- [EXERCISE DETAILS]:
Write out the whole listing exactly as it stands.

- [PROVIDED MATERIAL]:
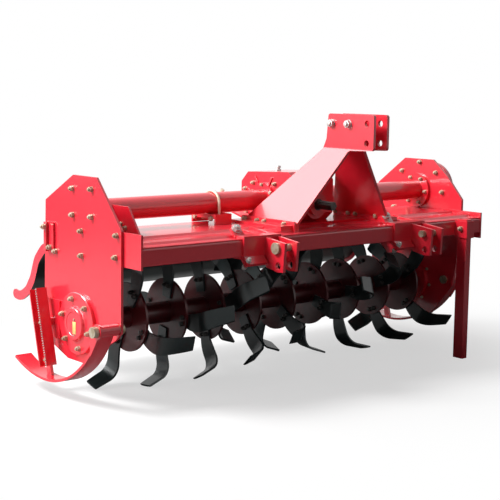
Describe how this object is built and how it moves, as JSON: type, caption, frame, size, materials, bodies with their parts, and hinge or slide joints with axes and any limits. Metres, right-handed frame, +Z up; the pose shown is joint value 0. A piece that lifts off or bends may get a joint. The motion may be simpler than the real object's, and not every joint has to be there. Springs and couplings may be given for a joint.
{
  "type": "rotary tiller",
  "caption": "Side-driven rotary tiller for a three-point hitch: bladed rotor under a hood, gear case, mast, adjustable skids, hinged tail board and parking leg.",
  "frame": {"origin": "on the ground, under the middle of the machine's outer box", "axes": "+Z up, -Y towards the tractor, +X towards the gear case"},
  "size_m": [2.082, 1.085, 1.069],
  "materials": {
    "red_paint": "gloss",
    "rotor_paint": "gloss",
    "blade_paint": "semi-gloss",
    "zinc": "satin",
    "bare_steel": "satin"
  },
  "bodies": {
    "frame": {"side_plate_left": "red_paint", "gear_case_plate": "red_paint", "gear_case_housing": "red_paint", "gear_case_cover": "red_paint", "front_beam": "red_paint", "beam_bracket_left": "red_paint", "beam_bracket_right": "red_paint", "hood": "red_paint", "cross_tube_left": "red_paint", "cross_tube_right": "red_paint", "tube_stands": "red_paint", "u_bolts": "zinc", "gearbox_housing": "red_paint", "mast_plate_left": "red_paint", "mast_plate_right": "red_paint", "mast_base_left": "red_paint", "mast_base_right": "red_paint", "mast_spacers": "zinc", "hitch_lug_left": "red_paint", "hitch_lug_right": "red_paint", "hitch_clamp_left": "red_paint", "hitch_clamp_right": "red_paint", "hitch_pins": "zinc", "rotor_bearing_left": "red_paint", "rotor_bearing_right": "red_paint", "tail_hinge_strap_left": "red_paint", "tail_hinge_strap_right": "red_paint", "hanger_straps": "red_paint", "skid_bolts": "zinc", "skid_clamp_left": "red_paint", "skid_clamp_right": "red_paint", "leg_socket": "red_paint"},
    "rotor": {"rotor_shaft": "rotor_paint", "rotor_discs": "rotor_paint", "blades_left": "blade_paint", "blades_right": "blade_paint"},
    "input_shaft": {"input_shaft": "bare_steel"},
    "tail_board": {"tail_board": "red_paint"},
    "hanger_left": {"hanger_rod_left": "zinc"},
    "hanger_right": {"hanger_rod_right": "zinc"},
    "skid_left": {"skid_left": "red_paint"},
    "skid_right": {"skid_right": "red_paint"},
    "adjuster_left": {"skid_adjuster_left": "red_paint"},
    "adjuster_right": {"skid_adjuster_right": "red_paint"},
    "parking_leg": {"parking_leg": "red_paint"}
  },
  "joints": [
    {"name": "rotor_spin", "type": "hinge", "parent": "frame", "child": "rotor", "pos_m": [0.084, 0.0175, 0.282], "axis": [1, 0, 0], "continuous": true},
    {"name": "input_spin", "type": "hinge", "parent": "frame", "child": "input_shaft", "pos_m": [0.084, -0.2325, 0.694], "axis": [0, -1, 0], "continuous": true},
    {"name": "tail_board_hinge", "type": "hinge", "parent": "frame", "child": "tail_board", "pos_m": [0.084, 0.2135, 0.549], "axis": [1, 0, 0], "range_deg": [0, 30]},
    {"name": "hanger_left_hinge", "type": "hinge", "parent": "tail_board", "child": "hanger_left", "pos_m": [-0.066, 0.36122, 0.52295], "axis": [1, 0, 0], "range_deg": [-16, 1]},
    {"name": "hanger_right_hinge", "type": "hinge", "parent": "tail_board", "child": "hanger_right", "pos_m": [0.234, 0.36122, 0.52295], "axis": [1, 0, 0], "range_deg": [-16, 1]},
    {"name": "skid_left_hinge", "type": "hinge", "parent": "frame", "child": "skid_left", "pos_m": [-0.986, -0.2425, 0.302], "axis": [1, 0, 0], "range_deg": [-10, 5]},
    {"name": "skid_right_hinge", "type": "hinge", "parent": "frame", "child": "skid_right", "pos_m": [0.984, -0.1675, 0.302], "axis": [1, 0, 0], "range_deg": [-10, 5]},
    {"name": "adjuster_left_hinge", "type": "hinge", "parent": "skid_left", "child": "adjuster_left", "pos_m": [-0.986, 0.1675, 0.122], "axis": [1, 0, 0], "range_deg": [-3, 6]},
    {"name": "adjuster_right_hinge", "type": "hinge", "parent": "skid_right", "child": "adjuster_right", "pos_m": [0.984, 0.2425, 0.122], "axis": [1, 0, 0], "range_deg": [-3, 6]},
    {"name": "leg_slide", "type": "slide", "parent": "frame", "child": "parking_leg", "axis": [0, 0, 1], "range_m": [0, 0.25]}
  ],
  "couplings": [
    {"joint": "input_spin", "follows": "rotor_spin", "ratio": 2.4},
    {"joint": "hanger_left_hinge", "follows": "tail_board_hinge", "ratio": -0.5},
    {"joint": "hanger_right_hinge", "follows": "tail_board_hinge", "ratio": -0.5},
    {"joint": "adjuster_left_hinge", "follows": "skid_left_hinge", "ratio": -0.5},
    {"joint": "adjuster_right_hinge", "follows": "skid_right_hinge", "ratio": -0.5}
  ]
}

- [FINISHED TASK]:
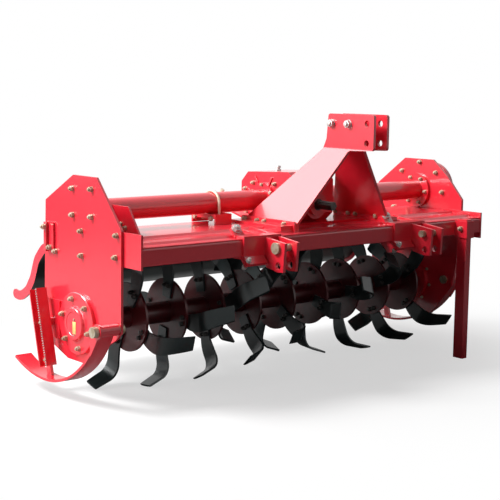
Describe how this object is built and how it moves, as JSON: type, caption, frame, size, materials, bodies with their parts, and hinge or slide joints with axes and any limits. Metres, right-handed frame, +Z up; the pose shown is joint value 0. A piece that lifts off or bends may get a joint. The motion may be simpler than the real object's, and not every joint has to be there. Springs and couplings may be given for a joint.
{
  "type": "rotary tiller",
  "caption": "Side-driven rotary tiller for a three-point hitch: bladed rotor under a hood, gear case, mast, adjustable skids, hinged tail board and parking leg.",
  "frame": {"origin": "on the ground, under the middle of the machine's outer box", "axes": "+Z up, -Y towards the tractor, +X towards the gear case"},
  "size_m": [2.082, 1.085, 1.069],
  "materials": {
    "red_paint": "gloss",
    "rotor_paint": "gloss",
    "blade_paint": "semi-gloss",
    "zinc": "satin",
    "bare_steel": "satin"
  },
  "bodies": {
    "frame": {"side_plate_left": "red_paint", "gear_case_plate": "red_paint", "gear_case_housing": "red_paint", "gear_case_cover": "red_paint", "front_beam": "red_paint", "beam_bracket_left": "red_paint", "beam_bracket_right": "red_paint", "hood": "red_paint", "cross_tube_left": "red_paint", "cross_tube_right": "red_paint", "tube_stands": "red_paint", "u_bolts": "zinc", "gearbox_housing": "red_paint", "mast_plate_left": "red_paint", "mast_plate_right": "red_paint", "mast_base_left": "red_paint", "mast_base_right": "red_paint", "mast_spacers": "zinc", "hitch_lug_left": "red_paint", "hitch_lug_right": "red_paint", "hitch_clamp_left": "red_paint", "hitch_clamp_right": "red_paint", "hitch_pins": "zinc", "rotor_bearing_left": "red_paint", "rotor_bearing_right": "red_paint", "tail_hinge_strap_left": "red_paint", "tail_hinge_strap_right": "red_paint", "hanger_straps": "red_paint", "skid_bolts": "zinc", "skid_clamp_left": "red_paint", "skid_clamp_right": "red_paint", "leg_socket": "red_paint"},
    "rotor": {"rotor_shaft": "rotor_paint", "rotor_discs": "rotor_paint", "blades_left": "blade_paint", "blades_right": "blade_paint"},
    "input_shaft": {"input_shaft": "bare_steel"},
    "tail_board": {"tail_board": "red_paint"},
    "hanger_left": {"hanger_rod_left": "zinc"},
    "hanger_right": {"hanger_rod_right": "zinc"},
    "skid_left": {"skid_left": "red_paint"},
    "skid_right": {"skid_right": "red_paint"},
    "adjuster_left": {"skid_adjuster_left": "red_paint"},
    "adjuster_right": {"skid_adjuster_right": "red_paint"},
    "parking_leg": {"parking_leg": "red_paint"}
  },
  "joints": [
    {"name": "rotor_spin", "type": "hinge", "parent": "frame", "child": "rotor", "pos_m": [0.084, 0.0175, 0.282], "axis": [1, 0, 0], "continuous": true},
    {"name": "input_spin", "type": "hinge", "parent": "frame", "child": "input_shaft", "pos_m": [0.084, -0.2325, 0.694], "axis": [0, -1, 0], "continuous": true},
    {"name": "tail_board_hinge", "type": "hinge", "parent": "frame", "child": "tail_board", "pos_m": [0.084, 0.2135, 0.549], "axis": [1, 0, 0], "range_deg": [0, 30]},
    {"name": "hanger_left_hinge", "type": "hinge", "parent": "tail_board", "child": "hanger_left", "pos_m": [-0.066, 0.36122, 0.52295], "axis": [1, 0, 0], "range_deg": [-16, 1]},
    {"name": "hanger_right_hinge", "type": "hinge", "parent": "tail_board", "child": "hanger_right", "pos_m": [0.234, 0.36122, 0.52295], "axis": [1, 0, 0], "range_deg": [-16, 1]},
    {"name": "skid_left_hinge", "type": "hinge", "parent": "frame", "child": "skid_left", "pos_m": [-0.986, -0.2425, 0.302], "axis": [1, 0, 0], "range_deg": [-10, 5]},
    {"name": "skid_right_hinge", "type": "hinge", "parent": "frame", "child": "skid_right", "pos_m": [0.984, -0.1675, 0.302], "axis": [1, 0, 0], "range_deg": [-10, 5]},
    {"name": "adjuster_left_hinge", "type": "hinge", "parent": "skid_left", "child": "adjuster_left", "pos_m": [-0.986, 0.1675, 0.122], "axis": [1, 0, 0], "range_deg": [-3, 6]},
    {"name": "adjuster_right_hinge", "type": "hinge", "parent": "skid_right", "child": "adjuster_right", "pos_m": [0.984, 0.2425, 0.122], "axis": [1, 0, 0], "range_deg": [-3, 6]},
    {"name": "leg_slide", "type": "slide", "parent": "frame", "child": "parking_leg", "axis": [0, 0, 1], "range_m": [0, 0.25]}
  ],
  "couplings": [
    {"joint": "input_spin", "follows": "rotor_spin", "ratio": 2.4},
    {"joint": "hanger_left_hinge", "follows": "tail_board_hinge", "ratio": -0.5},
    {"joint": "hanger_right_hinge", "follows": "tail_board_hinge", "ratio": -0.5},
    {"joint": "adjuster_left_hinge", "follows": "skid_left_hinge", "ratio": -0.5},
    {"joint": "adjuster_right_hinge", "follows": "skid_right_hinge", "ratio": -0.5}
  ]
}